Pippin then goes on to grant that, of course, “we certainly need a theory about how artistic works mean anything at all, why or in what sense, reading a novel, say, is different from reading a detailed case history.” And so forth. In this I, of course, concur. My suspicion about Pippin, given what else he has to say, is that he doesn’t have any particular suggestions about how we ought to go about this, how we can improve current thinking on such matters. Maybe he thinks we have such matters well in hand (if so, I disagree); maybe he doesn't. There's no way to tell from what he's written here.
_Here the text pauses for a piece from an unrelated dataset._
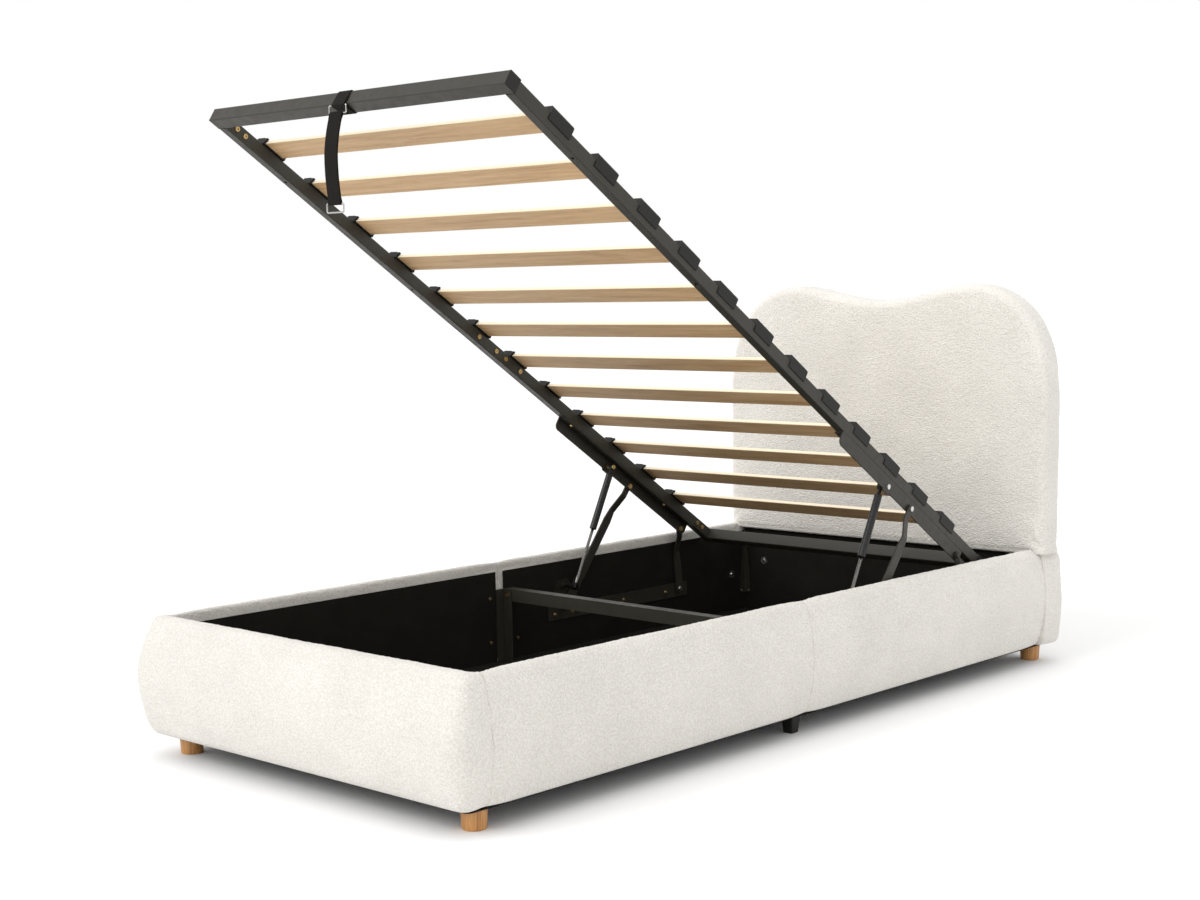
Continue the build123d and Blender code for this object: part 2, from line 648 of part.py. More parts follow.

But he does go on to observe that, while there is developing interest in using neuroscience and evolutionary psychology to such ends, “such applications are spectacular examples of bad literary criticism, not good examples of some revolutionary approach.” He doesn’t even so much as hint at the possibility that the problem is not inherent in neuroscience or evolutionary psychology, or, for that matter, the cognitive sciences more broadly considered, but simply in what has been most readily done to date. He doesn’t seem to allow for the possibility that good use can in fact be made of these newer psychologies. On that point, of course, I believe he is wrong. I’ve argued the matter informally here, in this “quasifesto” for a naturalist criticism, and more formally in this long programmatic article on literary morphology and this somewhat shorter piece on cultural evolution and the human sciences.
Which is to say, he offers no positive program beyond advocating “naïve” reading. What does he think should be taught in undergraduate literature courses? Is he simply saying, drop the ‘Theory’ and do what they did in the golden days of yesteryear? If not that, then what? Surely he isn’t suggesting what one might call The New Naïveté, for, if he is, what’s to distinguish it from the Old Naïveté? Wouldn’t those distinguishing marks constitute some kind of theory, and wouldn’t that theory need justification and elaboration? And wouldn’t that, in turn, end up, in effect, reprising the last 50 years in literary criticism? And what about the research program? I don’t see that naïve reading has any, not as Pippin describes it.
He wants us to stop doing something – though just what isn’t entirely clear – and do more of something that’s been going on all along. By all means, naïve reading, yes. People do it all the time. It goes on in reading groups, off-line and on-line. It’s all over the blogosphere. And I’m sure the non-academic literary blogosphere thanks Pippin for his endorsement.
But really, I’m afraid this academic mandarin, this Evelyn Stefansson Nef Distinguished Service Professor in the John U. Nef Committee on Social Thought, the Department of Philosophy, and the College at the University of Chicago, this panjandrum supreme, has no clothes. It would be naïve to think otherwise.